## Begin Source excerpt
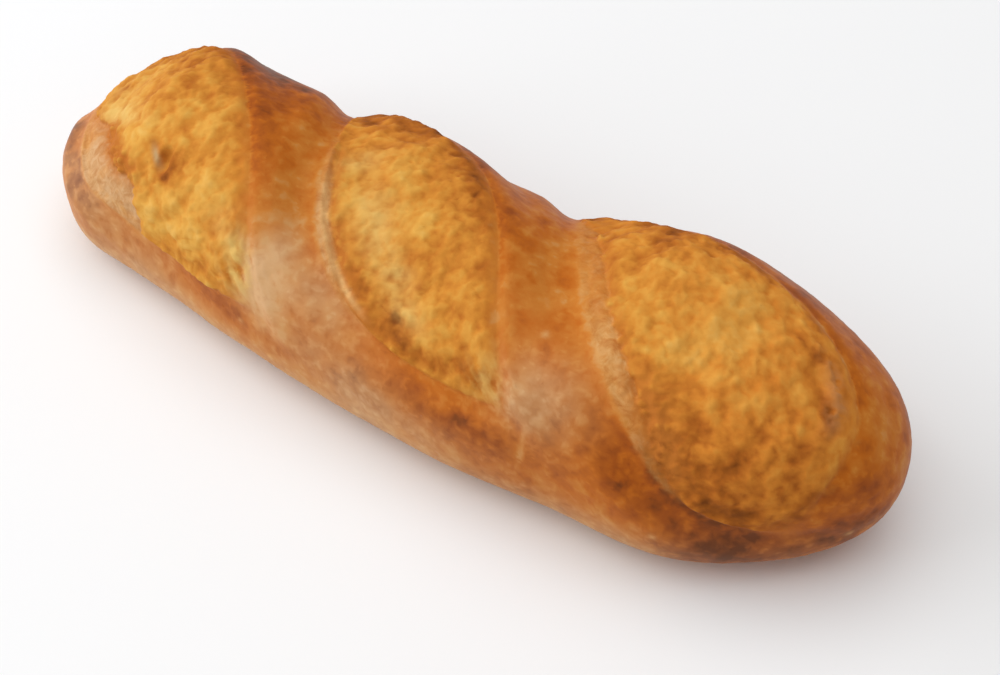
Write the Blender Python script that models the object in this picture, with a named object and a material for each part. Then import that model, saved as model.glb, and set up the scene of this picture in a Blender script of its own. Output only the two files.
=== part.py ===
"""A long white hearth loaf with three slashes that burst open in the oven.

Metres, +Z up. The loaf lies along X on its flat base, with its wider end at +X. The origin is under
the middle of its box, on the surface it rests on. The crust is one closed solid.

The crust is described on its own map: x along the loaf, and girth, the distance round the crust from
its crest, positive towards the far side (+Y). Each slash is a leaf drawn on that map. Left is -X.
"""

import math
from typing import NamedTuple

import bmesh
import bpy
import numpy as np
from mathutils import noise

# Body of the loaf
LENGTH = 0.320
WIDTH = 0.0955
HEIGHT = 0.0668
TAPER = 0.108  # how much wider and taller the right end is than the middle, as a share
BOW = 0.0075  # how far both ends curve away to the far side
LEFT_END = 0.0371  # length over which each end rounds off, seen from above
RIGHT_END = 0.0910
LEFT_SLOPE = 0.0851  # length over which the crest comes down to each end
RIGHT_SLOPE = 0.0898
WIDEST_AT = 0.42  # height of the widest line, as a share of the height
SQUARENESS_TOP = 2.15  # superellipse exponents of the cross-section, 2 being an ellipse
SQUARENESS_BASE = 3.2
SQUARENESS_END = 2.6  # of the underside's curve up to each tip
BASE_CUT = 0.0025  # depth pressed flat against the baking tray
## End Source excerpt
• Task: Your task is to repeat the data exactly, with nothing left out.

• Result of this exercise:
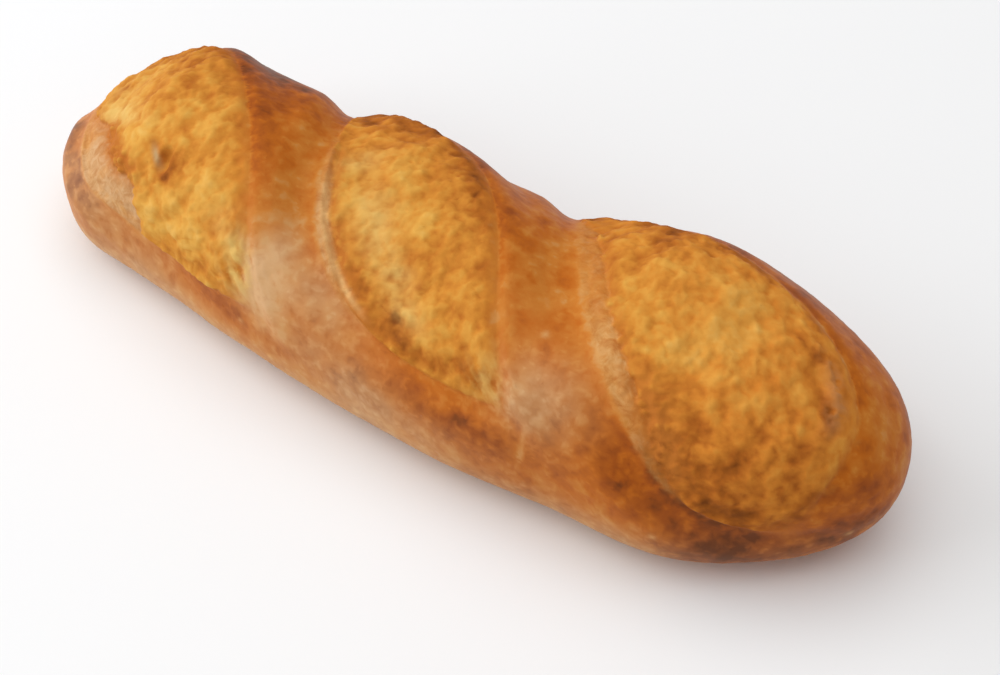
Write the Blender Python script that models the object in this picture, with a named object and a material for each part. Then import that model, saved as model.glb, and set up the scene of this picture in a Blender script of its own. Output only the two files.
=== part.py ===
"""A long white hearth loaf with three slashes that burst open in the oven.

Metres, +Z up. The loaf lies along X on its flat base, with its wider end at +X. The origin is under
the middle of its box, on the surface it rests on. The crust is one closed solid.

The crust is described on its own map: x along the loaf, and girth, the distance round the crust from
its crest, positive towards the far side (+Y). Each slash is a leaf drawn on that map. Left is -X.
"""

import math
from typing import NamedTuple

import bmesh
import bpy
import numpy as np
from mathutils import noise

# Body of the loaf
LENGTH = 0.320
WIDTH = 0.0955
HEIGHT = 0.0668
TAPER = 0.108  # how much wider and taller the right end is than the middle, as a share
BOW = 0.0075  # how far both ends curve away to the far side
LEFT_END = 0.0371  # length over which each end rounds off, seen from above
RIGHT_END = 0.0910
LEFT_SLOPE = 0.0851  # length over which the crest comes down to each end
RIGHT_SLOPE = 0.0898
WIDEST_AT = 0.42  # height of the widest line, as a share of the height
SQUARENESS_TOP = 2.15  # superellipse exponents of the cross-section, 2 being an ellipse
SQUARENESS_BASE = 3.2
SQUARENESS_END = 2.6  # of the underside's curve up to each tip
BASE_CUT = 0.0025  # depth pressed flat against the baking tray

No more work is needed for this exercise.